Without denying the Jewish factor, he argued that the reason for the repressions was the activity of the Chairman of the Crimean CEC in deepening the NEP in conditions when the center had already begun an offensive on the private sector. The Crimean researcher Zh. Mona formulated the problem even more specifically: "The peculiarity of social changes in the Crimean countryside was a sharper highlight of two extreme poles than the national average. The policy of the cohort of figures of the CEC and the Council of People's Commissars of the Crimean ASSR in the areas of land use, lending, cooperation, hiring labor, and renting land significantly contributed to the sharp differentiation of the Crimean countryside."

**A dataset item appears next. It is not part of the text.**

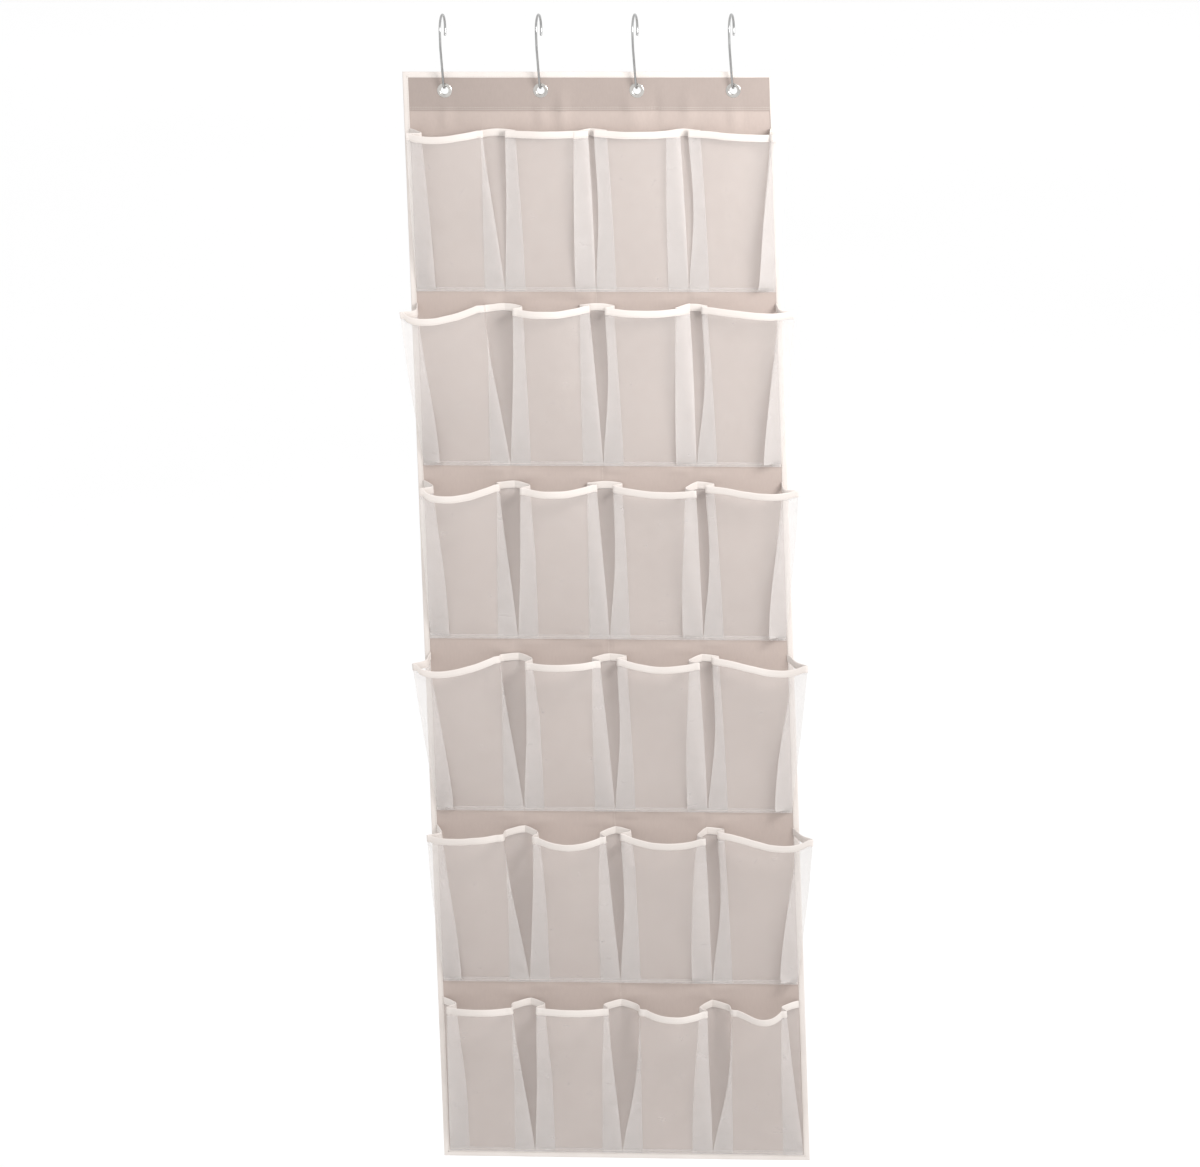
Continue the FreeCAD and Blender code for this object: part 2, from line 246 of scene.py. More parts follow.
def slab(rows, thickness):
    """A closed thin solid round a grid of points, rows[j][i]. Returns points, faces and (u, v) for each."""
    grid = np.array(rows, float)
    down, across = grid.shape[:2]
    along_i, along_j = np.gradient(grid, axis=1), np.gradient(grid, axis=0)
    normal = np.cross(along_i, along_j)
    normal /= np.maximum(np.linalg.norm(normal, axis=2, keepdims=True), 1e-12)
    step_u = np.linalg.norm(np.diff(grid, axis=1), axis=2).mean(axis=0)
    step_v = np.linalg.norm(np.diff(grid, axis=0), axis=2).mean(axis=1)
    u = np.concatenate([[0], np.cumsum(step_u)]) + grid[0, 0, 0]
    v = np.concatenate([[0], np.cumsum(step_v)]) - grid[0, 0, 2]
    uv = np.stack(np.meshgrid(u, -v), axis=2).reshape(-1, 2)
    near = (grid + normal * thickness / 2).reshape(-1, 3)
    far = (grid - normal * thickness / 2).reshape(-1, 3)
    n = across * down
    faces = grid_faces(across, down) + grid_faces(across, down, n, flip=True)
    edge = [i for i in range(across)] + [j * across + across - 1 for j in range(1, down)]
    edge += [(down - 1) * across + i for i in range(across - 2, -1, -1)]
    edge += [j * across for j in range(down - 2, 0, -1)]
    for a, b in zip(edge, edge[1:] + edge[:1]):
        faces.append((b, a, a + n, b + n))
    points = np.vstack([near, far])
    return points, facing_out(points, faces), np.vstack([uv, uv])


def sweep(path, outs, ups, section):
    """A solid swept along path. outs and ups are the section's two axes at each point of the path."""
    points, faces, uvs = [], [], []
    count = len(section)
    round_it = np.concatenate([[0], np.cumsum([math.dist(a, b) for a, b in zip(section, section[1:])])])
    far = 0.0
    for k, (p, out, up) in enumerate(zip(path, outs, ups)):
        far += (Vector(p) - Vector(path[k - 1])).length if k else 0.0
        for i, (a, b) in enumerate(section):
            points.append(Vector(p) + Vector(out) * a + Vector(up) * b)
            uvs.append((far, round_it[i]))
    for k in range(len(path) - 1):
        for i in range(count):
            j = (i + 1) % count
            faces.append((k * count + i, k * count + j, (k + 1) * count + j, (k + 1) * count + i))
    faces.append(tuple(range(count))[::-1])
    faces.append(tuple((len(path) - 1) * count + i for i in range(count)))
    return points, facing_out(points, faces), uvs


def resample(path, pitch):
    """Points along a polyline about pitch apart, with the direction of the line at each."""
    line = np.array([tuple(p) for p in path], float)
    steps = np.linalg.norm(np.diff(line, axis=0), axis=1)
    along = np.concatenate([[0], np.cumsum(steps)])
    count = max(1, round(along[-1] / pitch))
    at = (np.arange(count) + 0.5) * along[-1] / count
    middle = np.stack([np.interp(at, along, line[:, k]) for k in range(3)], axis=1)
    ahead = np.stack([np.interp(at + pitch * 0.3, along, line[:, k]) for k in range(3)], axis=1)
    behind = np.stack([np.interp(at - pitch * 0.3, along, line[:, k]) for k in range(3)], axis=1)
    direction = ahead - behind
    return middle, direction / np.maximum(np.linalg.norm(direction, axis=1, keepdims=True), 1e-9)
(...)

On the whole, the country's top leadership had every reason to blame Veli Ibraimov and his entourage for departing from the "general line of the party." After all, the Chairman of the Crimean CEC Veli Ibraimov, together with the Chairman of the Crimean Council of People's Commissars O. Deren-Ayerly, protecting the interests of the Crimean Tatar population, constantly emphasized fundamental differences on political issues with the leadership of the Crimean Regional Committee of the Party.

The trial against V. Ibraimov was political in nature, although the accusations were based on dubious episodes, moreover of a purely criminal nature. The execution of Veli Ibraimov became the starting point for the deployment of repressions in Crimea.